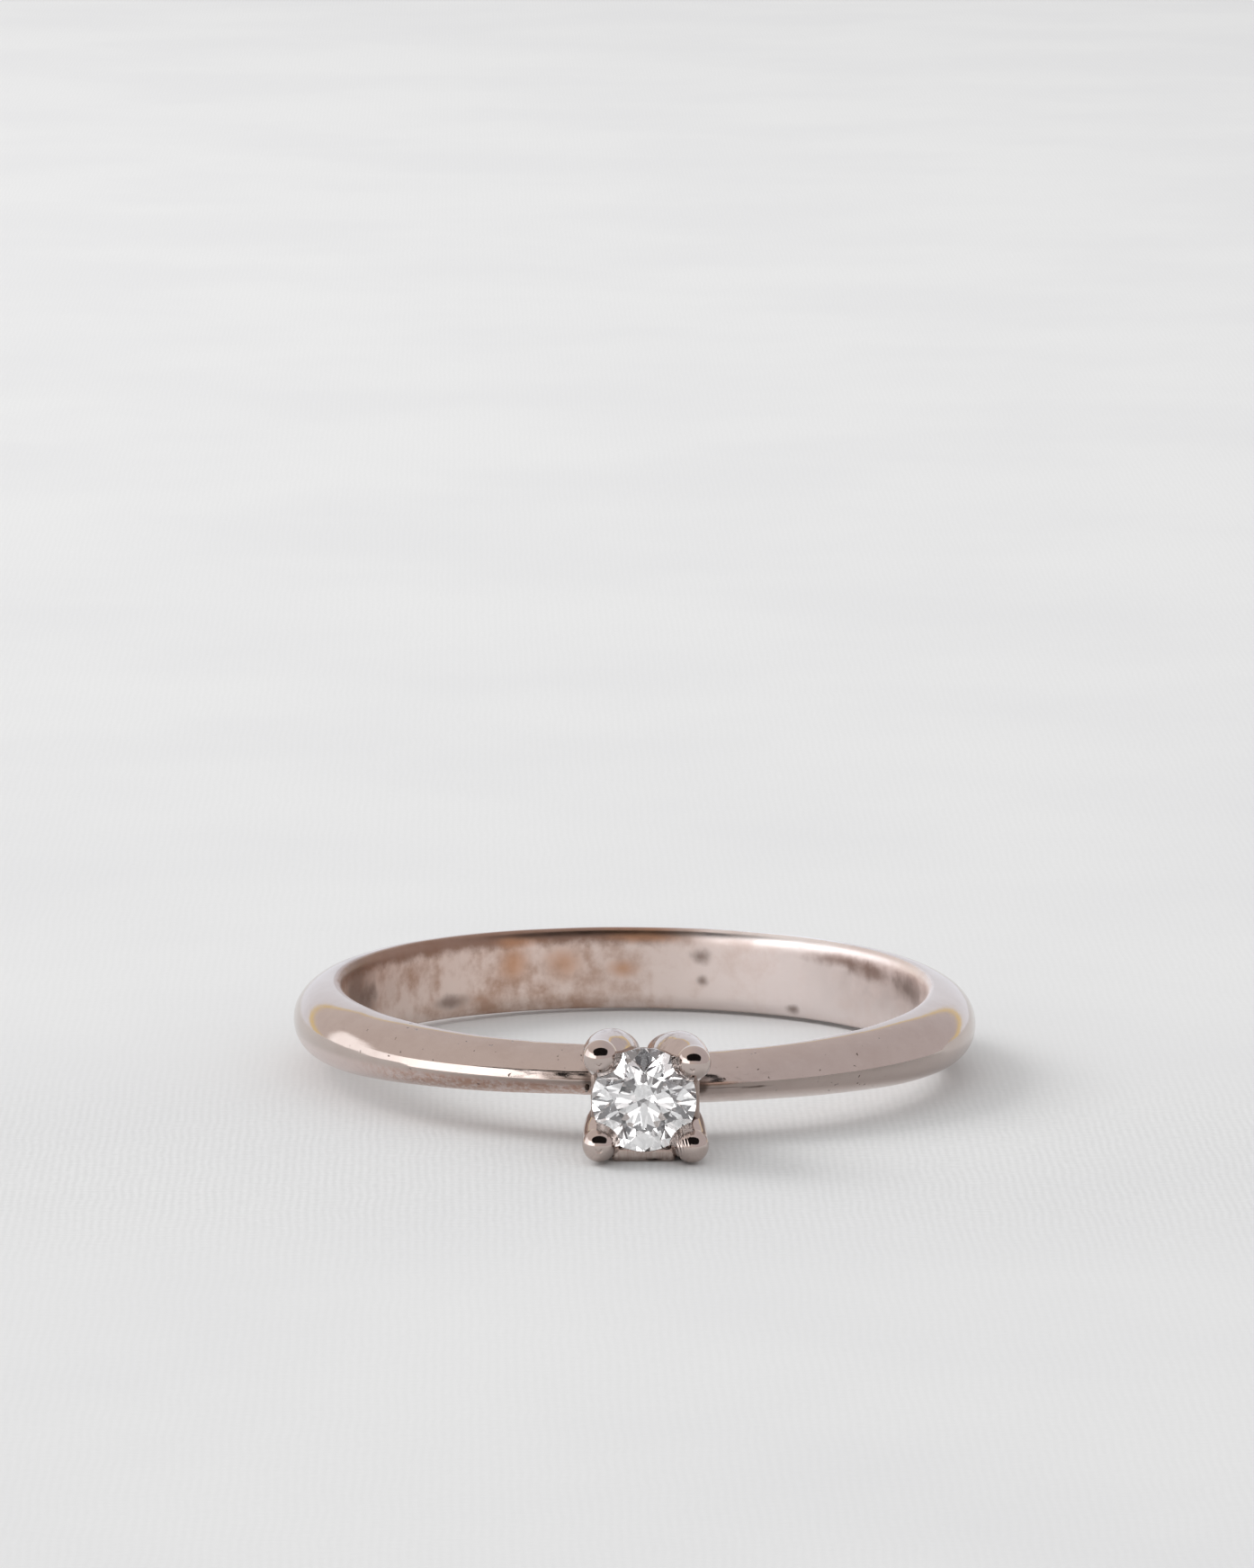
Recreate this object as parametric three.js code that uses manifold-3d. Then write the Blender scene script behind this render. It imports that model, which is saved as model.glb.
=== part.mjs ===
// Solitaire engagement ring: an open D-section band, soldered to a four-claw head with a round brilliant.
// Millimetres. The finger axis is Z, the head faces -Y, and the origin is the centre of the finger hole.

import * as THREE from 'three';
import { mergeVertices } from 'three/addons/utils/BufferGeometryUtils.js';
import { ConvexGeometry } from 'three/addons/geometries/ConvexGeometry.js';
import Module from 'manifold-3d';

const wasm = await Module();
wasm.setup();

// Band: a D-section wire that widens from the head to the back.
const FINGER_RADIUS = 8.5;
const WIRE_THICKNESS = 1.47;
const HALF_WIDTH = { head: 0.73, side: 1.15, back: 1.26 };
const INNER_EDGE = 0.2;
const SHOULDER_OFFSET = 0.12;
const BACK_LIFT = 0.07;
const WIRE_END_X = 1.62;
const BAND_STEPS = 96;

// Head: everything in it is measured from the girdle plane of the stone.
const GIRDLE_DISTANCE = 12.71;
const SOLDER_FILM = 0.02;
const SOLDER_PROUD = 0.06;

const STONE_RADIUS = 1.45;
const TABLE_RADIUS = 0.57 * STONE_RADIUS;
const STAR_REACH = 0.79 * STONE_RADIUS;
const LOWER_HALF_REACH = 0.22 * STONE_RADIUS;
const CROWN_HEIGHT = 0.32 * STONE_RADIUS;
const PAVILION_DEPTH = 0.86 * STONE_RADIUS;
const GIRDLE_THICKNESS = 0.06;
const GIRDLE_STEPS = 64;

const BEAD_DEPTH = 0.3;
const BEAD_RADIUS = 0.48;
const CLAW_FOOT_DEPTH = 3.45;
const CLAW_STEPS = 20;
const CLAWS = {
  claw_top_left: { bead: [-1.22, 1.27], foot: [-0.45, 0.7], swell: 0.75 },
  claw_top_right: { bead: [1.36, 1.11], foot: [0.5, 0.66], swell: 0.78 },
  claw_bottom_left: { bead: [-1.24, -1.2], foot: [-0.46, -0.5], swell: 0.68 },
  claw_bottom_right: { bead: [1.31, -1.23], foot: [0.5, -0.5], swell: 0.7 },
};

const RAIL_HALF_LENGTH = 0.8;
const RAIL_ROUND = 0.12;
const RAILS = {
  rail_bottom: { turn: Math.PI, reach: 1.75, width: 0.42, depth: 0.02, height: 0.68 },
  rail_top: { turn: 0, reach: 1.43, width: 0.4, depth: 0.32, height: 0.6 },
  rail_left: { turn: Math.PI / 2, reach: 1.46, width: 0.4, depth: 0.32, height: 0.6 },
  rail_right: { turn: -Math.PI / 2, reach: 1.55, width: 0.4, depth: 0.32, height: 0.6 },
};

const COLLAR_HALF_X = 1.42;
const COLLAR_HALF_Y = 0.72;
const COLLAR_TOP_DEPTH = 2.45;
const COLLAR_ROUND = 0.4;
const COLLAR_BEVEL = 0.12;
const CULET_BORE_RADIUS = 0.42;

const BAND_GOLD = { color: 0xc9b7b0, roughness: 0.22, metalness: 1 };
const HEAD_GOLD = { color: 0xcfc1bc, roughness: 0.12, metalness: 1 };
const SOLDER_GOLD = { color: 0x9a857c, roughness: 0.5, metalness: 1 };
const DIAMOND = { color: 0xf4f6fa, roughness: 0.02, metalness: 0 };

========

Task prompt:
Write out each line of the data above again, exactly as given.

Task output:
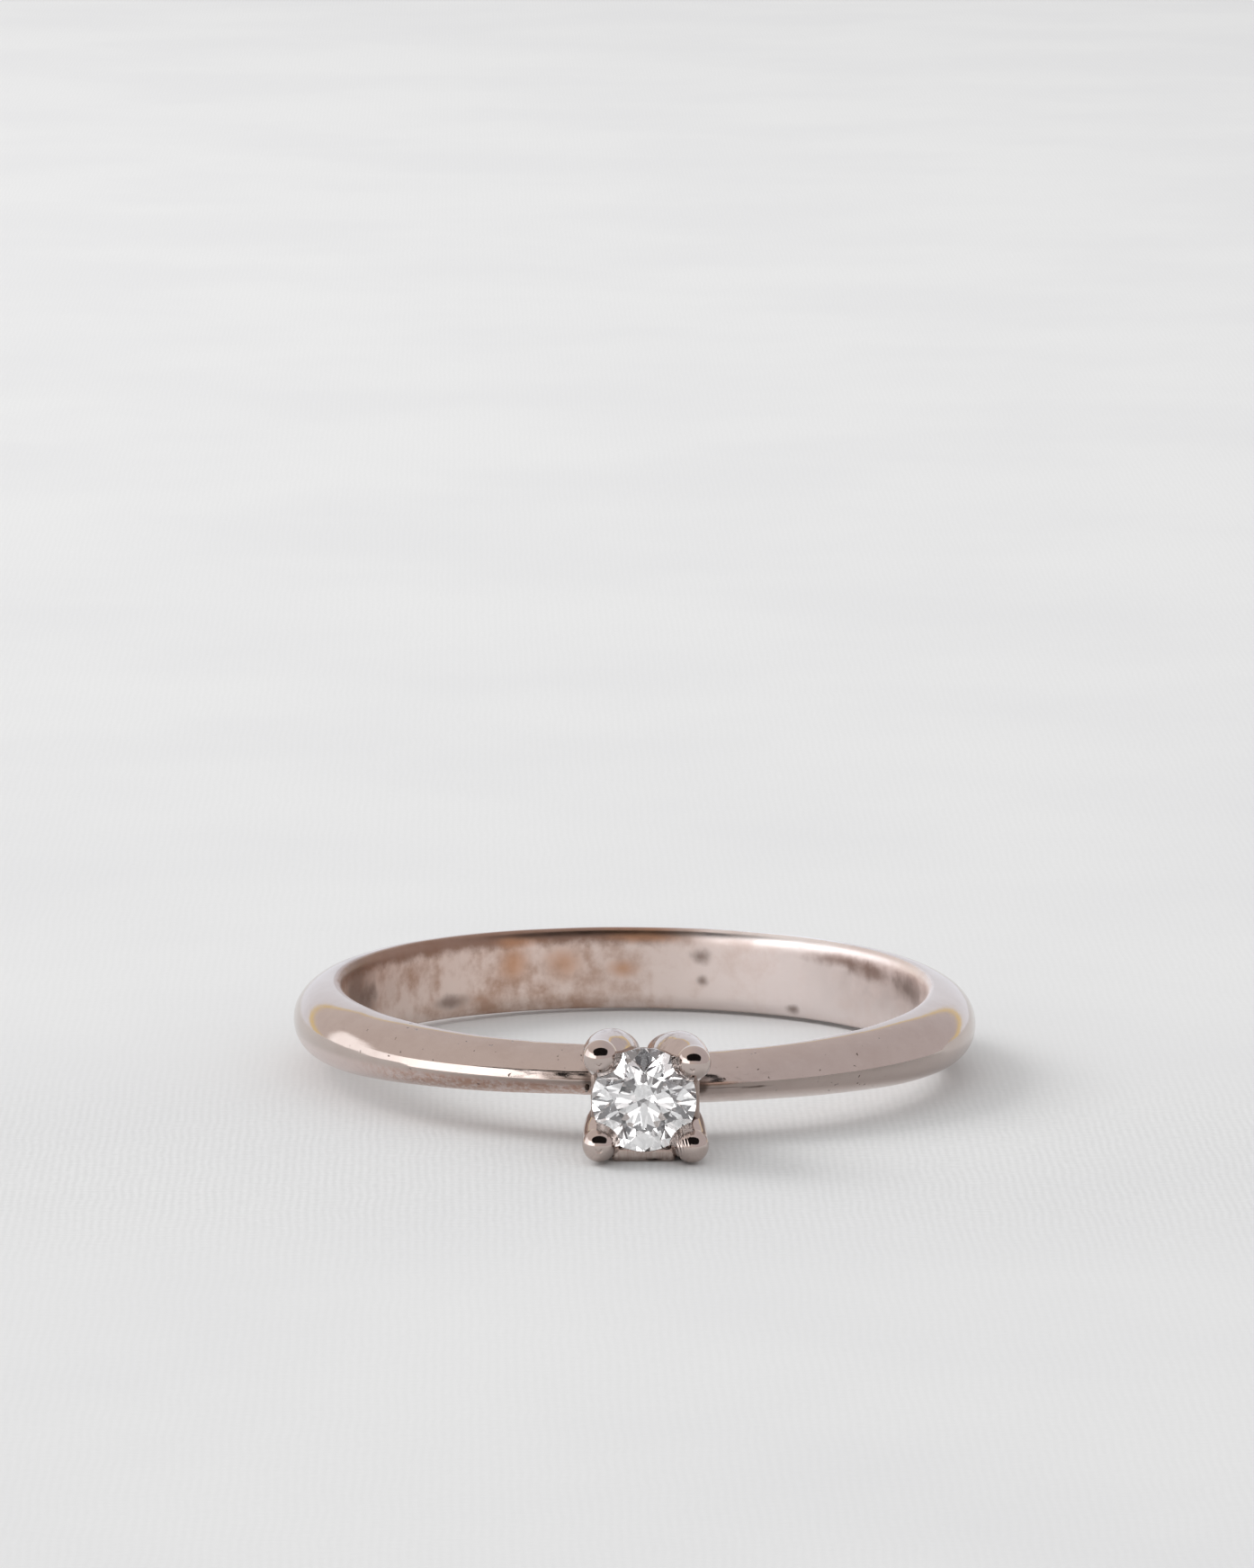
Recreate this object as parametric three.js code that uses manifold-3d. Then write the Blender scene script behind this render. It imports that model, which is saved as model.glb.
=== part.mjs ===
// Solitaire engagement ring: an open D-section band, soldered to a four-claw head with a round brilliant.
// Millimetres. The finger axis is Z, the head faces -Y, and the origin is the centre of the finger hole.

import * as THREE from 'three';
import { mergeVertices } from 'three/addons/utils/BufferGeometryUtils.js';
import { ConvexGeometry } from 'three/addons/geometries/ConvexGeometry.js';
import Module from 'manifold-3d';

const wasm = await Module();
wasm.setup();

// Band: a D-section wire that widens from the head to the back.
const FINGER_RADIUS = 8.5;
const WIRE_THICKNESS = 1.47;
const HALF_WIDTH = { head: 0.73, side: 1.15, back: 1.26 };
const INNER_EDGE = 0.2;
const SHOULDER_OFFSET = 0.12;
const BACK_LIFT = 0.07;
const WIRE_END_X = 1.62;
const BAND_STEPS = 96;

// Head: everything in it is measured from the girdle plane of the stone.
const GIRDLE_DISTANCE = 12.71;
const SOLDER_FILM = 0.02;
const SOLDER_PROUD = 0.06;

const STONE_RADIUS = 1.45;
const TABLE_RADIUS = 0.57 * STONE_RADIUS;
const STAR_REACH = 0.79 * STONE_RADIUS;
const LOWER_HALF_REACH = 0.22 * STONE_RADIUS;
const CROWN_HEIGHT = 0.32 * STONE_RADIUS;
const PAVILION_DEPTH = 0.86 * STONE_RADIUS;
const GIRDLE_THICKNESS = 0.06;
const GIRDLE_STEPS = 64;

const BEAD_DEPTH = 0.3;
const BEAD_RADIUS = 0.48;
const CLAW_FOOT_DEPTH = 3.45;
const CLAW_STEPS = 20;
const CLAWS = {
  claw_top_left: { bead: [-1.22, 1.27], foot: [-0.45, 0.7], swell: 0.75 },
  claw_top_right: { bead: [1.36, 1.11], foot: [0.5, 0.66], swell: 0.78 },
  claw_bottom_left: { bead: [-1.24, -1.2], foot: [-0.46, -0.5], swell: 0.68 },
  claw_bottom_right: { bead: [1.31, -1.23], foot: [0.5, -0.5], swell: 0.7 },
};

const RAIL_HALF_LENGTH = 0.8;
const RAIL_ROUND = 0.12;
const RAILS = {
  rail_bottom: { turn: Math.PI, reach: 1.75, width: 0.42, depth: 0.02, height: 0.68 },
  rail_top: { turn: 0, reach: 1.43, width: 0.4, depth: 0.32, height: 0.6 },
  rail_left: { turn: Math.PI / 2, reach: 1.46, width: 0.4, depth: 0.32, height: 0.6 },
  rail_right: { turn: -Math.PI / 2, reach: 1.55, width: 0.4, depth: 0.32, height: 0.6 },
};

const COLLAR_HALF_X = 1.42;
const COLLAR_HALF_Y = 0.72;
const COLLAR_TOP_DEPTH = 2.45;
const COLLAR_ROUND = 0.4;
const COLLAR_BEVEL = 0.12;
const CULET_BORE_RADIUS = 0.42;

const BAND_GOLD = { color: 0xc9b7b0, roughness: 0.22, metalness: 1 };
const HEAD_GOLD = { color: 0xcfc1bc, roughness: 0.12, metalness: 1 };
const SOLDER_GOLD = { color: 0x9a857c, roughness: 0.5, metalness: 1 };
const DIAMOND = { color: 0xf4f6fa, roughness: 0.02, metalness: 0 };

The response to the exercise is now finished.